The easy answer (as provided by the Capitalist scum) is marraige: people are not encouraged to be creative about living their lives especially when it comes to the ingredient of romance. Its easier to follow a template.

to review:
Capitalist scum, marraige only if its spontaneous, planning is for squares, dreaming is fun, falling is better than maintaining (love).

L>T said...

I see the basic concept of marrige as "commitment".
As a "romantic notion?" well that idea is mostly spawned from Romance novels & Soap operas, two pretty shallow venues in my opinion. & won't hold water 5 years down the road.
My generation was still intrenched in the "it's the right thing to do" idea. though many of us bucked the system(my husband & i had 3 kids THEN we got married because...well, we had 3 kids)not very romantic, for sure. No big fancey wedding either.
I abhor big wedding ceremonys always have. The ones I've attended have been pretentious & shallow. That seems to be what big faney weddings are all about. In the U.S. anyway

Nubian Nerd said...

Wow, you guys are really waxing eloquent on this whole marriage issue. I suddenly feel like I've been thrust into a room full of Dr. Phils (but in a good way).

L>T said...

so...are you thinking about getting married or something???

Shashank Mohan said...

quite interesting topic .. which obviously can only be raised by a nerd ..

my take on this issue is this .. the cost of getting out of marriage has been constantly going down (the social stigma attached to a divorcee)... the failure rate of "uncommited" relationships is much higher than "commited" (aka marriage) relationships .. there are tonnes of people just looking for vaginas like you :)) .. so, doesn't it make perfect "economic" sense to "just get married"?

Nubian Nerd said...

L>T,
I almost choked on my coffee when I read that one! Did you miss the part of my post between (oh, let's say) the first and last sentences? {Sigh} But since you're being so persistent, perhaps I will consider marrying your daughter. (No promises though.)

Nubian Nerd said...

Shashank mohan,
Very interesting analysis.
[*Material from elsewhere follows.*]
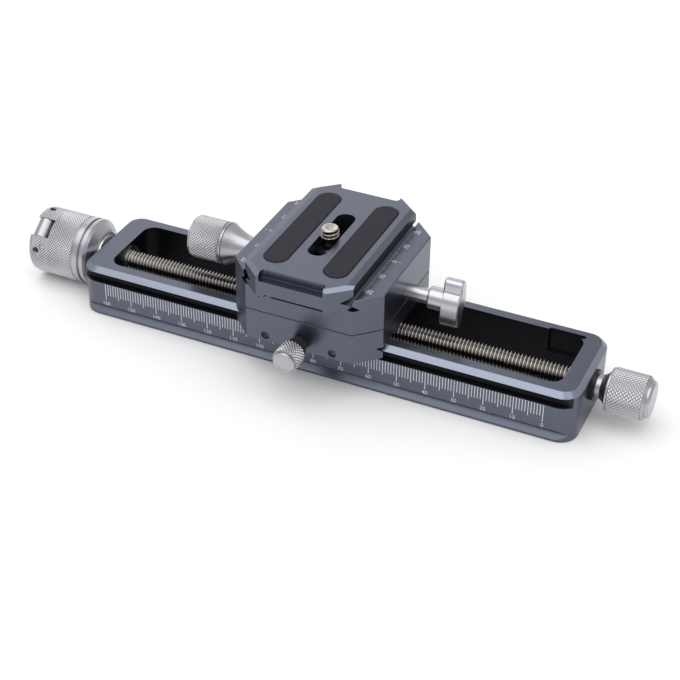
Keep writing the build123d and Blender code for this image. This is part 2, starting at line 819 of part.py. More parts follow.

I'm not sure the factors you listed are the driving motivation behind those who desire to be married (in the abstract). For such individuals it seems not so much about having a “committed” relationship as it is about fulfilling a certain social expectation. Alas, not everyone takes the time to think things through as you have.
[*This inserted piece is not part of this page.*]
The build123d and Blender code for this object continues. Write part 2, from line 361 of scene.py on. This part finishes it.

BTW, if an uncommitted relationship ends, is that necessarily a failure? Isn't being temporary the point of having an “uncommitted”relationship in the first place? Or are you using “uncommitted” as a synonym for unmarried? (I assume it is possible to be committed and not married.) And is mere longevity the basis for evaluating the success of a relationship? Is a long relationship in which the two people are miserable more “successful” than a short one in which both parties involved have learned, grown and been enriched by their time together? Perhaps as a society we need to re-evaluate our social evaluations.
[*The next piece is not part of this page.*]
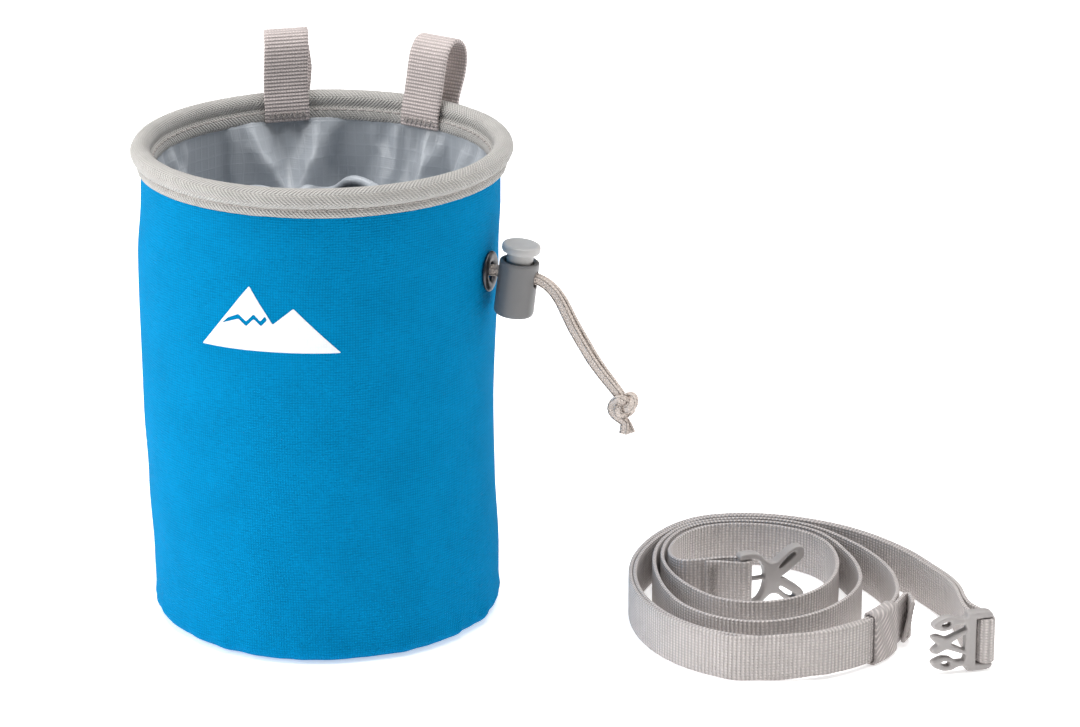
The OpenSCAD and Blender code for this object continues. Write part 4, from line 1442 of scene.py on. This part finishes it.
class CHALKBAG_OT_belt(Operator):
    """The coiled belt: one strip of webbing, its stitching and the elastic keeper"""
    bl_idname = "chalkbag.belt"
    bl_label = "Belt"

    def execute(self, _context):
        steps = 4
        line = [Vector((x, y, lift + WEB_W / 2)) for x, y, lift in belt_route()]
        path = smooth_route(line, steps)
        outward = TIP_OUT.to_3d()
        leaf_from = len(path) - 1 - LEAF_STEPS * steps

        def across(i):
            """Upright, but the tip's last leaf leans out at its top."""
            lean = LEAF_LEAN * max(0.0, (i - leaf_from) / (len(path) - 1 - leaf_from))
            return Vector((0, 0, math.cos(lean))) + math.sin(lean) * outward
        piece = strap("belt_webbing_strip", path, across, WEB_W,
                      sizes().webbing_thickness / MM)
        finish_piece(recalculated(piece), "belt", "belt_webbing", ribbed_webbing(),
                     "belt_webbing")
        finish_piece(self.stitching(), "belt", "thread", twisted_thread(), "belt_bartack")
        finish_piece(self.keeper(), "keeper", "keeper_elastic", woven_elastic(), "belt_keeper")
        return {"FINISHED"}

    @staticmethod
    def stitching():
        """Bartacks through the folded end at the buckle and through the folded tip."""
        rows = []
        turns, thread_r = 15, 0.22
        for x in (125.4, 126.6):
            corners = [Vector((x + (0.5 if k % 2 else -0.5), -12.02, 4.6 + 11.4 * k / turns))
                       for k in range(turns + 1)]
            rows.append(zigzag("tack", corners, thread_r))
        start = ARC_C + (ARC_R + LAYER + 0.72) * TIP_OUT
        # The tip's last leaf: where it starts on the way back, how long it is, its middle.
        leaf_at, leaf_len, middle = 7.2, 3.2, 8.8
        for ahead in (5.4, 6.4):
            corners = []
            lean = LEAF_LEAN * (leaf_at - ahead) / leaf_len * 0.6 + LEAF_LEAN * 0.4
            for k in range(turns + 1):
                up = 11.8 * (k / turns - 0.5)
                out = 2.7 + 0.7 * (leaf_at - ahead) / leaf_len + up * math.sin(lean)
                p = start + (ahead + (0.45 if k % 2 else -0.45)) * TIP_ON + out * TIP_OUT
                corners.append(Vector((p.x, p.y, middle + up)))
            rows.append(zigzag("tack", corners, thread_r))
        return recalculated(joined("belt_bartack_thread", rows))

    @staticmethod
    def keeper():
        """A band of elastic around the strap and its free end, on the keeper's arc."""
        low, high = (corner.z for corner in node_box("belt_keeper"))
        low, high = low + 0.45, high - 0.45
        mid_r, half = ARC_R + LAYER / 2, 2.18
        first, spread, steps = -43, 17, 16
        ring = rounded([(-half, low), (half, low), (half, high), (-half, high)], 1.5, 6)
        columns = []
        for k in range(steps + 1):
            a = math.radians(first + spread * k / steps)
            bow = 0.25 * math.sin(math.pi * k / steps)
            column = []
            for p in ring:
                r = mid_r + p.x + math.copysign(bow, p.x)
                column.append(Vector((ARC_C.x + r * math.cos(a), ARC_C.y + r * math.sin(a), p.y)))
            columns.append(column)
        around_u = lengths(ring + [ring[0]])
        along_v = [math.radians(spread) * mid_r * k / steps for k in range(steps + 1)]
        band = grid_object("belt_keeper_elastic", columns, around_u, along_v, close_u=True)
        thick = band.modifiers.new("thick", "SOLIDIFY")
        thick.thickness = 0.85 * MM
        thick.offset = 0
        applied(band)
        return recalculated(band)


# ---------------------------------------------------------------- the buckle

# Half-heights of a rail's inner and outer edge, the moulding's thickness and the bars.
RAIL_IN = 7.7
RAIL_OUT = 10.0
BUCKLE_T = 4.0
BAR_R = 1.5


def buckle_frame(at, az):
    """X runs along the buckle, Z up from its middle."""
    return mm_place(at.x, at.y, BUCKLE_MID) @ Matrix.Rotation(az, 4, "Z")


def mirrored(points):
    """An outline's lower half after its upper one."""
    return points + [(x, -z) for x, z in reversed(points) if z != 0]


def rail_plates(length):
    """The two rails that stand above and below the webbing."""
    rails = []
    for s in (1, -1):
        outline = [(-2.0, s * RAIL_IN), (length, s * RAIL_IN), (length, s * RAIL_OUT),
                   (0.6, s * RAIL_OUT), (-1.4, s * (RAIL_OUT - 0.5)), (-2.0, s * (RAIL_IN + 0.8))]
        rails.append(plate("rail", [outline if s > 0 else outline[::-1]], BUCKLE_T, 0.5, 0.7))
    return rails


class CHALKBAG_OT_buckle(Operator):
    """Both halves of the side-release buckle and the two sprung arms"""
    bl_idname = "chalkbag.buckle"
    bl_label = "Buckle"

    def execute(self, _context):
        finish_piece(self.female(), "female_half", "buckle_plastic", buckle_acetal(),
                     "buckle_female")
        finish_piece(self.male(), "male_half", "buckle_plastic", buckle_acetal(),
                     "buckle_male")
        for side, name in ((1, "upper"), (-1, "lower")):
            finish_piece(self.arm(side, name), name + "_arm", "buckle_plastic",
                         buckle_acetal(), "buckle_arm_" + name)
        return {"FINISHED"}

    @staticmethod
    def female():
        """Round-shouldered frame, waisted body and two hollow horns."""
        edge = [(12.6, 0), (14.4, 0.7), (19.6, 4.4), (21.3, 6.2), (21.4, 8.9), (20.0, 10.1),
                (17.8, 10.1), (15.2, 8.7), (11.6, 5.7), (9.4, 5.3), (7.4, 6.8), (5.2, 9.2),
                (2.6, RAIL_OUT), (-1.2, RAIL_OUT), (-2.1, RAIL_OUT - 1.0), (-1.8, RAIL_IN),
                (3.2, RAIL_IN), (5.4, 6.6), (6.9, 4.0), (7.4, 1.6), (7.5, 0)]
        slots = [[(12.0, s * 3.5), (12.9, s * 3.0), (18.4, s * 6.9), (18.6, s * 8.2),
                  (17.4, s * 8.2), (15.2, s * 6.8)] for s in (1, -1)]
        body = plate("body", [mirrored(edge)] + slots, BUCKLE_T, 0.6, 1.0)
        bar = round_bar("bar", BAR_R, -RAIL_IN - 0.5, RAIL_IN + 0.5)
        # A low rib crosses the opening behind the webbing.
        rib = plate("rib", [[(3.2, -0.7), (8.2, -0.7), (8.2, 0.7), (3.2, 0.7)]], 1.6, 0.3, 0.4)
        put(rib, mm_place(0, 0.8, 0))
        whole = joined("buckle_female_moulding", [body, bar, rib])
        moulded(whole, 0.27, 5)
        return put(whole, buckle_frame(BAR_F, FEMALE_AZ))

    @staticmethod
    def male():
        """Ladder frame with the forked guide between the two arms."""
        frame_edge = [(3.7, RAIL_IN + 0.6), (8.2, RAIL_IN + 0.6), (6.6, 4.4)]
        ladder = plate("ladder", [mirrored(frame_edge[::-1])], BUCKLE_T, 0.5, 0.8)
        guide_edge = [(6.2, 4.6), (13.4, 1.8), (16.4, 3.2), (18.6, 2.7), (18.1, 1.5), (16, 0)]
        hole = [(7.2, 2.8), (11.8, 0.35), (11.8, -0.35), (7.2, -2.8)]
        guide = plate("guide", [mirrored(guide_edge), hole], BUCKLE_T - 0.8, 0.5, 0.7)
        bar = round_bar("bar", BAR_R, -RAIL_IN - 0.5, RAIL_IN + 0.5)
        whole = joined("buckle_male_moulding", [ladder, guide, bar] + rail_plates(6.6))
        moulded(whole, 0.25, 5)
        return put(whole, buckle_frame(BAR_M, MALE_AZ))

    @staticmethod
    def arm(side, name):
        """A leaf-shaped head with an eye, on a neck that springs."""
        root_x, root_z = 7.6, RAIL_IN - 0.5
        leaf = [(-1.3, -0.9), (-1.3, 0.9), (1.8, 0.9), (3.6, 1.9), (6.6, 2.0), (9.6, 0.7),
                (10.8, -0.5), (10.4, -1.6), (7.2, -2.8), (4.4, -2.4), (2.6, -0.9)]
        eye = [(4.6, -1.1), (4.6, 0.4), (6.4, 0.3), (7.7, -0.6), (7.0, -1.4)]
        outlines = [[(root_x + x, side * (root_z + z)) for x, z in line]
                    for line in (leaf, eye)]
        head = plate("buckle_arm_" + name + "_moulding", outlines, BUCKLE_T - 0.6, 0.7, 0.8)
        set_smooth(head.data, False)
        moulded(head, 0.22, 4)
        return put(head, buckle_frame(BAR_M, MALE_AZ))


# ---------------------------------------------------------------- panel and running order

OPERATORS = (
    CHALKBAG_OT_stage,
    CHALKBAG_OT_drawcord,
    CHALKBAG_OT_shell,
    CHALKBAG_OT_rim,
    CHALKBAG_OT_collar,
    CHALKBAG_OT_loops,
    CHALKBAG_OT_eyelet,
    CHALKBAG_OT_sign,
    CHALKBAG_OT_cord_lock,
    CHALKBAG_OT_belt,
    CHALKBAG_OT_buckle,
)


class CHALKBAG_PT_panel(Panel):
    """Lists the pieces of the chalk bag and what can be changed about them"""
    bl_idname = "CHALKBAG_PT_panel"
    bl_label = "Chalk bag"
    bl_space_type = "VIEW_3D"
    bl_region_type = "UI"
    bl_category = "Chalk bag"

    def draw(self, context):
        column = self.layout.column(align=True)
        for operator in OPERATORS:
            column.operator(operator.bl_idname)
        for group in (context.scene.chalk_bag_sizes, context.scene.chalk_bag_colours):
            box = self.layout.box()
            for key in group.bl_rna.properties.keys():
                if key not in ("rna_type", "name"):
                    box.prop(group, key)


CLASSES = (ChalkBagSizes, ChalkBagColours) + OPERATORS + (CHALKBAG_PT_panel,)


def register():
    """Adds the classes and the two groups of settings."""
    for cls in CLASSES:
        bpy.utils.register_class(cls)
    bpy.types.Scene.chalk_bag_sizes = PointerProperty(type=ChalkBagSizes)
    bpy.types.Scene.chalk_bag_colours = PointerProperty(type=ChalkBagColours)


def unregister():
    """Takes them away again."""
    del bpy.types.Scene.chalk_bag_colours
    del bpy.types.Scene.chalk_bag_sizes
    for cls in reversed(CLASSES):
        bpy.utils.unregister_class(cls)


def main():
    """Makes every piece in order."""
    register()
    for operator in OPERATORS:
        group, name = operator.bl_idname.split(".")
        if getattr(getattr(bpy.ops, group), name)() != {"FINISHED"}:
            raise RuntimeError(operator.bl_label + " was not finished")
    declare_cords()


if __name__ == "__main__":
    main()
Nerd? I resemble that remark!

L>T said...

You know that line from Shakespear?

"The lady doth protest too much, methinks?" here

Shashank Mohan said...

thanks nerd for the appreciation...

I am a firm believer that basic human wants and ways of doing things haven't changed much ... in case of relationships... even when we have come in an age where people believe that they are learning a lot from each relationship they have, the fact remains that to know a person you need to devote time ... we meet a lot of people and start to like or dislike them for some petty qualities (smile, aggessiveness etc) ... but you know a person only when you have spent a considrable amount of time with him/her ... then only you can appreciate the person in a wholesome manner ... living togther, spending together good-bad times, supporting each other... and that wholesome experience is what humans have seeked always ... but today no one wants to spend that amount of time on anybody ... today we seek "heros" who are good all the times ... the reasons for it are varied but the fact remains that people still want that wholesomeness in their relationships ... and thats why they seek marriage ... the only known socially accepted institution which provided this experience ... i do not deny that there maybe other ways to seek it but they are either unknown or very hard to follow (for example "uncommitted" relations) for average people

I am not sure if i am successful in presenting my views coherently to you

Nubian Nerd said...

Mohan,
I think your views are both insightful and wonderfully expressed. I still question whether a relationship must be life-long to be deep and meaningful. I've found that I've been able to bond with different people at different stages of my life...and I think that as people grow, they can sometimes grow apart (and I think this could actually be a healthy thing).

Also, what about same-sex couples for whom marriage is simply not an option (at least in most parts of the globe). Where would they fit in your interpersonal schemata?

K said...

i am glad that i don't feel so awkward anymore about not diggin' the whole marriage thing. thanks for the blurb!

Nubian Nerd said...

You're quite welcome K. Here at MV 4.0, its not about cheap entertainment. Its about edification. Inspiring you to be a better man is what I'm all about!

Sexytrinilady said...

Enlightening and funny. I would say that Christianity is some what responsible for the type of abstract thinking about marriage, (along with some other fuzzy thinking). Young people are thought that they need a hussy or wifey to feel complete, so we in turn have a lot of young people just wanting to be part of the concept of being marriage when in truth they aren’t ready for even the commitment needed for basic neutral relationships.

cash said...

I want to be a professional philosopher. I could be all Husserl this and Sartre that. And marriage? Fuggedaboutit.

Let me know if you get any openings.

Nubian Nerd said...

Hi Sexytrini,
You're officially the first Trinidadian to leave a comment on my blog. Now if I could just get a Tobagonian to leave a comment, I would have posts from the two most beautiful islands on earth (only objectively speaking of course).

Nubian Nerd said...

Cash,
Personally, I'll be happy to have you on board. But I should warn you though, philosophers tend to resent scientist. Something about taking away the cultural hegemony we had for centuries and your “look-my-ideas-actually-have-real-life-practical-implications” attitude.

Ines de Asis said...
This comment has been removed by a blog administrator.